Theory of Operant Conditioning

Theory of Instrumental or Operant Conditioning

Operant conditioning theory of learning was formulated by B.F. Skinner. Who was an American Psychologist. His theory came based on the lapses discovered in the classical conditioning theory. Skinner believed that classical conditioning explained only how behaviour that has already been acquired can occur in the presence of a new stimulus.

Operant or instrumental conditioning, however, believed that most learning consist of acquiring new behaviour. He believed that behaviour is an outcome of response that follows the action. The learner will possibly repeat the action or a particular behaviour if it is followed/ rewarded with a pleasant consequence (positive reinforcement).

Skinner explained the two types of responses in his theory. One can be elicited only by the stimulus or information an individual acquires at a particular period (reflex response). For example, stepping on a sharp object or touching a hot metal will originally make someone to produce reflex response. The second type is the response that an individual elicits following his/her own decision.

This type of response is called operant conditioning. It is based on the fact that behaviour operates upon the environment to generate its own response. This operant behaviour emits voluntary response. Operant conditioning believes that behavioural responses become connected to environmental stimuli largely as a result of what happens after the response occurs.

To establish his claims, Skinner performed many experiments with pigeons and white rats in the laboratory.
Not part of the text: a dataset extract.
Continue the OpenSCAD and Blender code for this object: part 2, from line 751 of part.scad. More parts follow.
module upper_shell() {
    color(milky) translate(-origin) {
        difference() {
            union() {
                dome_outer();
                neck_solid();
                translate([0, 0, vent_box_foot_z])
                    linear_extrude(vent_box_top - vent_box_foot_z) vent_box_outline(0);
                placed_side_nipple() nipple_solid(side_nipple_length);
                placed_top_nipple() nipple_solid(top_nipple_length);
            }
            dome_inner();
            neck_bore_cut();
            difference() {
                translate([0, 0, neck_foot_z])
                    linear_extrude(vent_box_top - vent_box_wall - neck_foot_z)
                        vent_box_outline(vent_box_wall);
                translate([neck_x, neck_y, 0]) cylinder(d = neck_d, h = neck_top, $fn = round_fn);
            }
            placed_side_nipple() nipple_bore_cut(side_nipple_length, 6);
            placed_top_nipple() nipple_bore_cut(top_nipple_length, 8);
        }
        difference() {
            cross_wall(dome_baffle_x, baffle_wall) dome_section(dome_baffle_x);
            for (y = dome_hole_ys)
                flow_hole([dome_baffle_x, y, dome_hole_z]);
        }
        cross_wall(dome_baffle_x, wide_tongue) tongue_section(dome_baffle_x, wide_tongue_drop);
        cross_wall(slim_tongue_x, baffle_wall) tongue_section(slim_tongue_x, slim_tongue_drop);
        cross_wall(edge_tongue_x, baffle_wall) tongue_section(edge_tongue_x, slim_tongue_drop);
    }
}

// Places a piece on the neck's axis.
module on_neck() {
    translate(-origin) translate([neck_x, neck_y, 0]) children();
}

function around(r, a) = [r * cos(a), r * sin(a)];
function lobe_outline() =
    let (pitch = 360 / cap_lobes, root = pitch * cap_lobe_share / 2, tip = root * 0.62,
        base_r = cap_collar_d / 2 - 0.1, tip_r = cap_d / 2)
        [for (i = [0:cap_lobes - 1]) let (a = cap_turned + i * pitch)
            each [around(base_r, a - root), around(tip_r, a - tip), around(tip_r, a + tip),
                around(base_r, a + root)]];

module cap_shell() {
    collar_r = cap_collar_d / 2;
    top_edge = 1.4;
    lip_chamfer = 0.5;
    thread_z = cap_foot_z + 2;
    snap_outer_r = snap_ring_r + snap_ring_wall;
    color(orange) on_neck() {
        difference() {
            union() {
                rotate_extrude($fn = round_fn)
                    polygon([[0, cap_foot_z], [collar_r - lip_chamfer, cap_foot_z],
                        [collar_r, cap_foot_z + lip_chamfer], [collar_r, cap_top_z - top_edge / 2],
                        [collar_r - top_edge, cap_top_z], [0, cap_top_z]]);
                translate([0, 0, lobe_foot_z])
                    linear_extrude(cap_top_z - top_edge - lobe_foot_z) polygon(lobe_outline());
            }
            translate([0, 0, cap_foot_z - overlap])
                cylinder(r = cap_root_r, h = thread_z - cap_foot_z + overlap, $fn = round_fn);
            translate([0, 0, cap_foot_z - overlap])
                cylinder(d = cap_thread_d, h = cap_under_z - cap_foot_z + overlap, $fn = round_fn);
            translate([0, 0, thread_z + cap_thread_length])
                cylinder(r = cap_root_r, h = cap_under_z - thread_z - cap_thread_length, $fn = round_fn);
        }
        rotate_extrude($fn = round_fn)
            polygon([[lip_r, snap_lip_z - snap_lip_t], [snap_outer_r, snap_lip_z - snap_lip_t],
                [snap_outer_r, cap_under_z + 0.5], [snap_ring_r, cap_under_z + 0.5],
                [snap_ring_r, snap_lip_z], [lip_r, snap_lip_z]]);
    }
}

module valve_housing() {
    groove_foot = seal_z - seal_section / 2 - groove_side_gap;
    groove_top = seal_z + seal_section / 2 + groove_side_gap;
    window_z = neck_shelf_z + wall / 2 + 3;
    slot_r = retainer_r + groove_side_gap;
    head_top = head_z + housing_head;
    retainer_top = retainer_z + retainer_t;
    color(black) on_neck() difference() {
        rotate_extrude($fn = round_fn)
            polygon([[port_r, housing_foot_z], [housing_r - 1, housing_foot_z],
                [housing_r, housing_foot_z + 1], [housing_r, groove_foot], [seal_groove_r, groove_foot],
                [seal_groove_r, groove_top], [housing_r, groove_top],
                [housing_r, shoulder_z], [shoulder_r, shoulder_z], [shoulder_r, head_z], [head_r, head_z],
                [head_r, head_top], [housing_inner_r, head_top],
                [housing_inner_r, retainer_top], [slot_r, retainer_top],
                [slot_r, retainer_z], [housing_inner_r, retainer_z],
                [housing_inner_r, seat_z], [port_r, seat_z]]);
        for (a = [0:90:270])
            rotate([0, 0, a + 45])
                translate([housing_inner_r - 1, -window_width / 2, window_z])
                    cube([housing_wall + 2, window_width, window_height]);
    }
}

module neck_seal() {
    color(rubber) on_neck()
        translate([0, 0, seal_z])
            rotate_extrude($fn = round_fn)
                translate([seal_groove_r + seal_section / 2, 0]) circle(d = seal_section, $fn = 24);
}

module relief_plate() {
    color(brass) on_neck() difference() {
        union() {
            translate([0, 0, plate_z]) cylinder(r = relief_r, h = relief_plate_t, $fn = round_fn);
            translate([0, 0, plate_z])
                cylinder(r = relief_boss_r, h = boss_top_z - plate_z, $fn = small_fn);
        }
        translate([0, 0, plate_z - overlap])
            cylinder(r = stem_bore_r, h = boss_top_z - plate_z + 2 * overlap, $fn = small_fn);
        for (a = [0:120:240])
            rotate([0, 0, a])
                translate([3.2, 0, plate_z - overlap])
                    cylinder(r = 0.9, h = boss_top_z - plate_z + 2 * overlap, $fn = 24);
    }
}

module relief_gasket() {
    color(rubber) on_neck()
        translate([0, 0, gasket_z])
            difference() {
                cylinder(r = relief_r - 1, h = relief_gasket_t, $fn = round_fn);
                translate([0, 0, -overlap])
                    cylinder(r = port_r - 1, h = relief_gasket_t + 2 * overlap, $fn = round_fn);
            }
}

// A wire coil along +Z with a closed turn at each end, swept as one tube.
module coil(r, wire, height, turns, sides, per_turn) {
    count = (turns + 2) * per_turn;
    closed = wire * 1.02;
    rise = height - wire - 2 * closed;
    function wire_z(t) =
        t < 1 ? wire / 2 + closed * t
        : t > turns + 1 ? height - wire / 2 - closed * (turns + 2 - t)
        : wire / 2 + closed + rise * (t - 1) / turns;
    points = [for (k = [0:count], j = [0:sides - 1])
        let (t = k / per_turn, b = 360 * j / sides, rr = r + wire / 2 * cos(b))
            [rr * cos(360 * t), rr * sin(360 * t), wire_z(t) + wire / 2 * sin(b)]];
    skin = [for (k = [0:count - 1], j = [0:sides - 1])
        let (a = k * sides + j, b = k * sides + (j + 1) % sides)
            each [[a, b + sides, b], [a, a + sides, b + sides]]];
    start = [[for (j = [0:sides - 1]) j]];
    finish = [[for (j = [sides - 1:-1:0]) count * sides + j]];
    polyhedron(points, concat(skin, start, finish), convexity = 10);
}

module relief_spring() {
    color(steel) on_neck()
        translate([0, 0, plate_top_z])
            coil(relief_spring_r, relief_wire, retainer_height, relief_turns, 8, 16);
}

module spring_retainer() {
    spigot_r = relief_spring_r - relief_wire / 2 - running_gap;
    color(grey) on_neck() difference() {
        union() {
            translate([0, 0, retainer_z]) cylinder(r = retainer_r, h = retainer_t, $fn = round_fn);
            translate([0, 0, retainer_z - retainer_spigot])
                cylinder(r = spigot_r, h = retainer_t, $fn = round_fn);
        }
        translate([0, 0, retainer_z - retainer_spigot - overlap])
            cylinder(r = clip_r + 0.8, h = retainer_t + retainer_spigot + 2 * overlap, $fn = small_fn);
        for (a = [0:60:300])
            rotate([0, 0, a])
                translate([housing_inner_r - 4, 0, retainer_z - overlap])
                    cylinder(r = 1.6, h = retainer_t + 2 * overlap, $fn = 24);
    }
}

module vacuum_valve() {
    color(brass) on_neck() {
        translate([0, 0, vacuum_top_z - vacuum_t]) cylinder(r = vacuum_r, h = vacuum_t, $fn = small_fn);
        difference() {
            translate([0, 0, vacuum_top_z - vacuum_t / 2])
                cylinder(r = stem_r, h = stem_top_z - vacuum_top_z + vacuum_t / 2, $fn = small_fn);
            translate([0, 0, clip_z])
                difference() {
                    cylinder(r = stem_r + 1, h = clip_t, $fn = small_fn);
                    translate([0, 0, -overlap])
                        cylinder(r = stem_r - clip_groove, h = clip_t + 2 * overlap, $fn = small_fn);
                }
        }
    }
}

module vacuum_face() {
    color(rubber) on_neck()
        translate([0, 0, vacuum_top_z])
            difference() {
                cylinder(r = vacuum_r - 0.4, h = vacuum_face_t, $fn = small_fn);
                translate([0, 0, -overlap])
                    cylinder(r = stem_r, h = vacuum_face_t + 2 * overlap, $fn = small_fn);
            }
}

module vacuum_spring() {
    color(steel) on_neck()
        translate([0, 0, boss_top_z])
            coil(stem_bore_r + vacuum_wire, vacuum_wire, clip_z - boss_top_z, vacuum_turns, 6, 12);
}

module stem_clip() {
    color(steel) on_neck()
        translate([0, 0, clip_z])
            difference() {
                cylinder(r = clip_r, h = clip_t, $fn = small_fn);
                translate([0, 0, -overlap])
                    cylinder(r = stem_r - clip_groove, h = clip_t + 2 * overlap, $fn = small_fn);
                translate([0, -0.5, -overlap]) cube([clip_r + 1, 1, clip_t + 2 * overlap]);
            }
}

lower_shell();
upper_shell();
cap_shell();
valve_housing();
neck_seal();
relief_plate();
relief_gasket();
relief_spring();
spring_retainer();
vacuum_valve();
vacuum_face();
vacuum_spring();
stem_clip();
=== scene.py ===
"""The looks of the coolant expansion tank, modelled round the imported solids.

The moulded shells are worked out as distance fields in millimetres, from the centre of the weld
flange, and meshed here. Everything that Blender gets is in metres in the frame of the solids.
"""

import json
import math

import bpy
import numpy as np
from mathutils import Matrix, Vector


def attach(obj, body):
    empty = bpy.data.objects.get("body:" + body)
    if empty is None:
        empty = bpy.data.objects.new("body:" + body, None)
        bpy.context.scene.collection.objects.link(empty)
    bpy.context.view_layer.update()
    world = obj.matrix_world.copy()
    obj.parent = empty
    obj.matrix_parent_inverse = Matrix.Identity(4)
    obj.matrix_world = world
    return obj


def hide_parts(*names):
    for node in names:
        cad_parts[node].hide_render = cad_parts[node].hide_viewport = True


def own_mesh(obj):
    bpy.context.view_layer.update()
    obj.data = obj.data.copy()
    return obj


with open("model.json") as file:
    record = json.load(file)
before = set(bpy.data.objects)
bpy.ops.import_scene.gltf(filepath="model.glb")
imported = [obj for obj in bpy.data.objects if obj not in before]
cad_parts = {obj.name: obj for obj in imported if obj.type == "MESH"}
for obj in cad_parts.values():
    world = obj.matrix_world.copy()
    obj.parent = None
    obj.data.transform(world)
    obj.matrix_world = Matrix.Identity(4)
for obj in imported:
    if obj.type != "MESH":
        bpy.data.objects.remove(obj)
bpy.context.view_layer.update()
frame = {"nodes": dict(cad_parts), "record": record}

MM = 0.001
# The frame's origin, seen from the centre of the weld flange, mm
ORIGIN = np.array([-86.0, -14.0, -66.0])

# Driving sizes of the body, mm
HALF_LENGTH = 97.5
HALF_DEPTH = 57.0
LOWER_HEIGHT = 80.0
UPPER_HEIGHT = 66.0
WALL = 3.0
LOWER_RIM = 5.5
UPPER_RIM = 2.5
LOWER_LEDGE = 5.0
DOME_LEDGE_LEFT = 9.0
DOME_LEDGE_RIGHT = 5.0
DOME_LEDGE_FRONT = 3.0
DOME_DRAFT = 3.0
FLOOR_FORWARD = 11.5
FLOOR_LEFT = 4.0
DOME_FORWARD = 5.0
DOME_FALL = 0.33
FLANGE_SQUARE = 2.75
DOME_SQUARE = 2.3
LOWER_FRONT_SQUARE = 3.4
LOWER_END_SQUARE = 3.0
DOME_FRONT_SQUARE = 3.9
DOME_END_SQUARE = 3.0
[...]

He constructed a box (Skinner box) with a small lever inside it. The lever releases food to the animals whenever the lever is pressed. In one of the experiments, an hungry rat is placed in the box and if the rat presses the lever, the food would drop for it. The lever in this box is mechanically connected to a device that automatically records every attempt the rat made.

Skinner’s box and Operant Conditioning

In the box the rat moved around tirelessly and each time the lever is pressed, the food falls for the rat. The rat becomes persistent in pressing the lever so that the food could fall. The food that comes down for the rat reinforces its action, this lever pressing becomes a conditioned response for the rat.
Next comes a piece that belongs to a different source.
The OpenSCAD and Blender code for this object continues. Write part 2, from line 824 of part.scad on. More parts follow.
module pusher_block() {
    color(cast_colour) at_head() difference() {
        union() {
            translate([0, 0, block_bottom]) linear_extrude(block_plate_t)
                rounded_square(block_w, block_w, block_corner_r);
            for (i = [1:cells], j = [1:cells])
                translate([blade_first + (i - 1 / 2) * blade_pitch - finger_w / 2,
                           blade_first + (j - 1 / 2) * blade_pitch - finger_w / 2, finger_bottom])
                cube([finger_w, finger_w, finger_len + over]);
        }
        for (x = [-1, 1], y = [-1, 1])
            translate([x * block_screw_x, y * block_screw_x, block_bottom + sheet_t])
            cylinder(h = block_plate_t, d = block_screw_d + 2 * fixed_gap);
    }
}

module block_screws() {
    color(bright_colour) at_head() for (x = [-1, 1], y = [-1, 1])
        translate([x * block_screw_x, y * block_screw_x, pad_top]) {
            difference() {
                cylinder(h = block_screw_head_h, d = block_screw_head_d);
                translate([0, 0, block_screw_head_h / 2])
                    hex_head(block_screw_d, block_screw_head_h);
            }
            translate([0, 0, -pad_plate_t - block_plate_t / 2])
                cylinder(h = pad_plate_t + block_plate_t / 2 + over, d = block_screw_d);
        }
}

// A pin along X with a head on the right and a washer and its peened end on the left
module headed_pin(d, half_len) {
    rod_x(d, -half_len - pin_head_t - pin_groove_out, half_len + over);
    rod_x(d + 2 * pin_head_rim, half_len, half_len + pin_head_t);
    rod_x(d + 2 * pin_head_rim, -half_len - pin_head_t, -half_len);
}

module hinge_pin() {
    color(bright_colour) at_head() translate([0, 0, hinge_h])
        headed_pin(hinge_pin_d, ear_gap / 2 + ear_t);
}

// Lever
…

In contrast, if the food is not accompanied with the pressing of lever, the number of presses would fall gradually to the lowest point. In this type of theory, it is the result or consequence of a behaviour that makes that behaviour more likely to be repeated on learned. If the result of behaviour is gratifying, one is likely to respond the same way the next time one encounters that stimulus. In the above experiment, the pressing of lever becomes instrument (instrumental).

Skinner in this theory identified the two types of reinforcers, they are homework is a positive reinforcer. By this action, it is likely that such a student will want to continue doing his/her assignment promptly. However, the student who receives punishment for misbehaving in the classroom is not likely to repeat the action for which he/she has received unpleasant/negative reward.

Table of Contents

Toggle

TYPES OF OPERANT CONDITIONING PROCEDURES

Five procedures are defined by the presentation or removal of a reinforcement or punishment. In this scenario, the term positive is used to imply addition, and negative to denote subtraction of an incentive. The procedures are:

1. Positive reinforcement (Reinforcement)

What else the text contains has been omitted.